• Given information
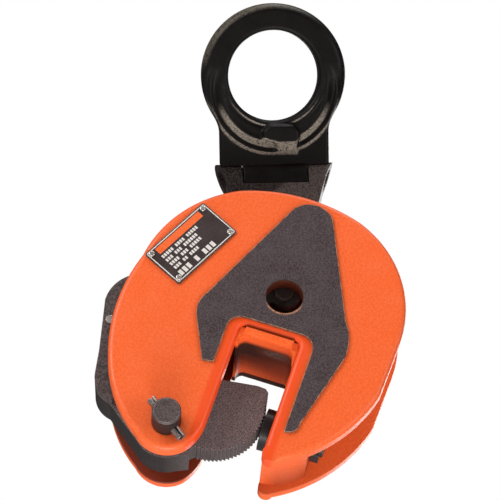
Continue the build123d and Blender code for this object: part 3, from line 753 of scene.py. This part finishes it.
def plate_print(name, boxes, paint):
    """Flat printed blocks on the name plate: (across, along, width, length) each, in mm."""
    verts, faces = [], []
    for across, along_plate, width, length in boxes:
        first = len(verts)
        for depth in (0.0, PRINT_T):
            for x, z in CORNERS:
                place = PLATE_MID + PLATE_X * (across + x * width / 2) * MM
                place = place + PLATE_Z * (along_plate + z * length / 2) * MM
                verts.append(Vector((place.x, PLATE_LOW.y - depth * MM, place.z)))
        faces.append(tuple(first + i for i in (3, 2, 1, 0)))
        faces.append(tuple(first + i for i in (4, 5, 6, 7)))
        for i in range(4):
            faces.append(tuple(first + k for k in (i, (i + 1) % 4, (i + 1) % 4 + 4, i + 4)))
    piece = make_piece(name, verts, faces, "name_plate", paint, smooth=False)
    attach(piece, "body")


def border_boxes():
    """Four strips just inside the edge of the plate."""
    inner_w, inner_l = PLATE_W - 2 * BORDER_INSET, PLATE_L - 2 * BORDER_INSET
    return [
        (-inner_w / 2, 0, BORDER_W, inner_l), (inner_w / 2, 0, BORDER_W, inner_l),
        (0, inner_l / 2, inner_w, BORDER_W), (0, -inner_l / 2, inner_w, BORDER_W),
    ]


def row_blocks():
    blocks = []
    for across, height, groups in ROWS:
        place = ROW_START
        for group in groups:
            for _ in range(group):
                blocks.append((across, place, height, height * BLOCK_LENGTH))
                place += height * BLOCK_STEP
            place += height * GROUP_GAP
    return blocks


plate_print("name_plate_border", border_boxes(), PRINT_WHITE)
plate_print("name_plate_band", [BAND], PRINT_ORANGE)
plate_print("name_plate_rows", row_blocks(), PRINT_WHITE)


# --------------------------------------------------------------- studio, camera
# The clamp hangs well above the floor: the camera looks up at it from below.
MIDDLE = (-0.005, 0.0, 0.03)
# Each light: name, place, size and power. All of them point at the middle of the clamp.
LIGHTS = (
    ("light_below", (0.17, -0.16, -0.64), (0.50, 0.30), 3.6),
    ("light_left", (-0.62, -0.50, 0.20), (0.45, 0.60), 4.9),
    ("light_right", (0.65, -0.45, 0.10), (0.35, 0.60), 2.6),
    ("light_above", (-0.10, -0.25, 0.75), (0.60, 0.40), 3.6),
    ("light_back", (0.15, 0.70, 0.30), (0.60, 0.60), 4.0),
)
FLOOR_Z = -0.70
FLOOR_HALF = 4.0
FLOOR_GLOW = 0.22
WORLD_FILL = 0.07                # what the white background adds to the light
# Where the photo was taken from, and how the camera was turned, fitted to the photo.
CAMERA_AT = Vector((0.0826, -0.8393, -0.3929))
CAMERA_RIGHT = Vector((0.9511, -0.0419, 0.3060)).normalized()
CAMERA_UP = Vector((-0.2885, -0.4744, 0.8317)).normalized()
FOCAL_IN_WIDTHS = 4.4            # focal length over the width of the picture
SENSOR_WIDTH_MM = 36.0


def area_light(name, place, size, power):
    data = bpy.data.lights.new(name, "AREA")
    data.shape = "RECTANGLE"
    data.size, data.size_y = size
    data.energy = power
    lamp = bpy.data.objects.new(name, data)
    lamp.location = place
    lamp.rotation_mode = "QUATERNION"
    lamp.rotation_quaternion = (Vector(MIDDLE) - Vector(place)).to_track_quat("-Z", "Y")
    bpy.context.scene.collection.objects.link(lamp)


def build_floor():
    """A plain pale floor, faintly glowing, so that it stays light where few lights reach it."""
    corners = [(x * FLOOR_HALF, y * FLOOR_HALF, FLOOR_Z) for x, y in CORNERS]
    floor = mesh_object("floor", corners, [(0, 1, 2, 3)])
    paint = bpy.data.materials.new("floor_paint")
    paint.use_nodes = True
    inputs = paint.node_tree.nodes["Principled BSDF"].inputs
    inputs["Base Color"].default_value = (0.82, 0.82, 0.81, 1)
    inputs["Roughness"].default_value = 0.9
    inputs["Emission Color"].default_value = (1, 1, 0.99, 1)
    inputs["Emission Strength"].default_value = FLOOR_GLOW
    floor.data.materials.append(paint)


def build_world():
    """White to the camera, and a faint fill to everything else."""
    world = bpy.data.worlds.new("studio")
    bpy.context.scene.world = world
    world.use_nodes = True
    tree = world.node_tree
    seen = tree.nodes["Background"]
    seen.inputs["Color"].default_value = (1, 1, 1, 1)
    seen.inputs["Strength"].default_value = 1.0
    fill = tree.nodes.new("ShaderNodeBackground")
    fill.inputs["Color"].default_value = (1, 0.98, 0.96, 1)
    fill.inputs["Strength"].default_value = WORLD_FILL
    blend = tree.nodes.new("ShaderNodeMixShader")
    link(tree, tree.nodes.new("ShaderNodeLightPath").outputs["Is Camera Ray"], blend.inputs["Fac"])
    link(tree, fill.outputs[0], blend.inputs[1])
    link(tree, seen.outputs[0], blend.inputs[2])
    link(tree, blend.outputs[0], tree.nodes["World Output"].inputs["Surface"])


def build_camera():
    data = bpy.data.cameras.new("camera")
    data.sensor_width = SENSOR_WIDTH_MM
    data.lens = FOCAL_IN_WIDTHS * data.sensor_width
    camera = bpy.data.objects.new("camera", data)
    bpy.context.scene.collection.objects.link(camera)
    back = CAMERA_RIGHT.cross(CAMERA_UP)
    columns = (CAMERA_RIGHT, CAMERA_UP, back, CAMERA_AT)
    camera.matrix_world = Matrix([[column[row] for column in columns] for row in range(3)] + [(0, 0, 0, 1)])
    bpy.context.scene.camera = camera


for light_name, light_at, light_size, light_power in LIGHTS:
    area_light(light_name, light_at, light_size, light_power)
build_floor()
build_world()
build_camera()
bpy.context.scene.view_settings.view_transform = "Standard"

• The request
For each line of the listing that holds the word "from", show that line.

• Complete response
Continue the build123d and Blender code for this object: part 3, from line 753 of scene.py. This part finishes it.
# The clamp hangs well above the floor: the camera looks up at it from below.
# Where the photo was taken from, and how the camera was turned, fitted to the photo.